The Pursuit of Love (BBC1/iPlayer, written and directed by Emily Mortimer and adapted from a 1945 novel by Nancy Mitford) tells the story of Linda and Fanny's coming of age between the wars and as the story flits from Oxfordshire to Surrey to Chelsea and even abroad to France and Spain we see the relationship between the two cousins wax and wane as their lives begin to take very different paths.
Paths, it seems, that have been predetermined by their characters. Linda is fur coats and high heels, she's wild, she's full of passion, she falls in love easily and deeply - even with a photo of The Prince of Wales, and she's often in tears. She wants to dress up and go to the cinema and she wants a man to sweep her off her feet - even if the men in her life, for the most part, are underwhelming.

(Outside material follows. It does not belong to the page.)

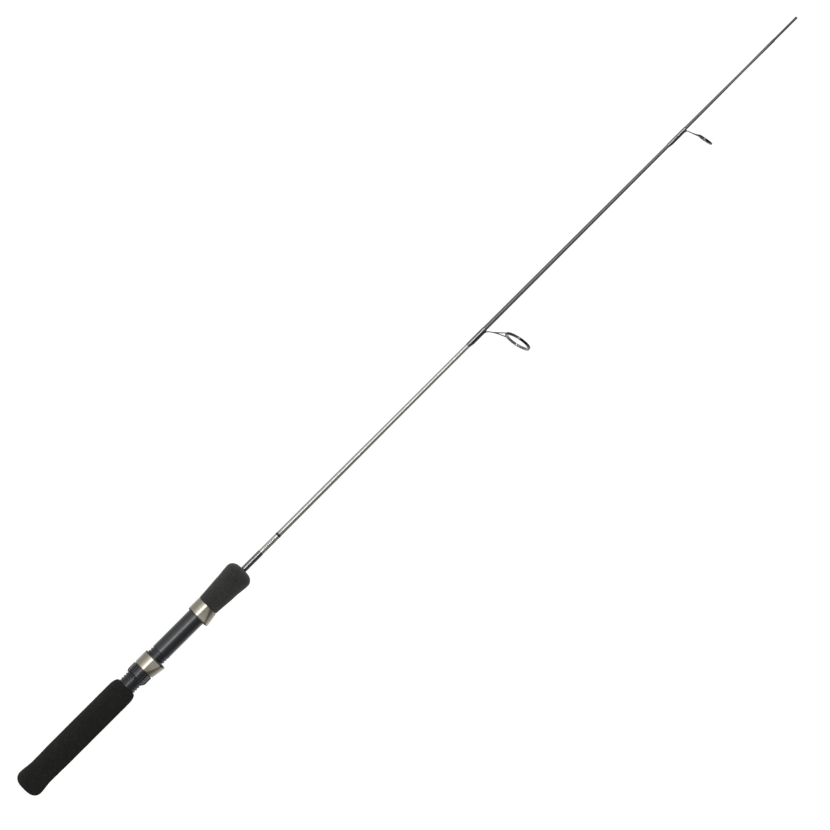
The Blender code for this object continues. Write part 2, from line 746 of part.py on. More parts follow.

She wants, essentially, to be adored. Fanny is the ice to Linda's fire. Practical, sensibly attired, anxious, and educated. She shares with Linda a love for the novels of Virginia Woolf and she shares with her, also, a desire for love. But how that love is defined, and how they each go about searching for it (Fanny works at it, Linda believes it arrives on a magic carpet), is the heart of this compelling, if initially too jaunty for its own good, drama.
Some of the whimsical touches (the captions when new characters appear, reading such things as "Boring Don's wife", "important person", and "the chatters" for example) fall a bit flat and the voice overs, provided by Fanny, reminded me of last year's Anna Kendrick vehicle Love Life. But, as the story played out, I found myself becoming increasingly emotionally involved and that's not something I thought would happen in a world of coming out balls, ponies, follies, tea and toast in pristine landscaped gardens, and people who never fancy a drink but always "desperately" need one.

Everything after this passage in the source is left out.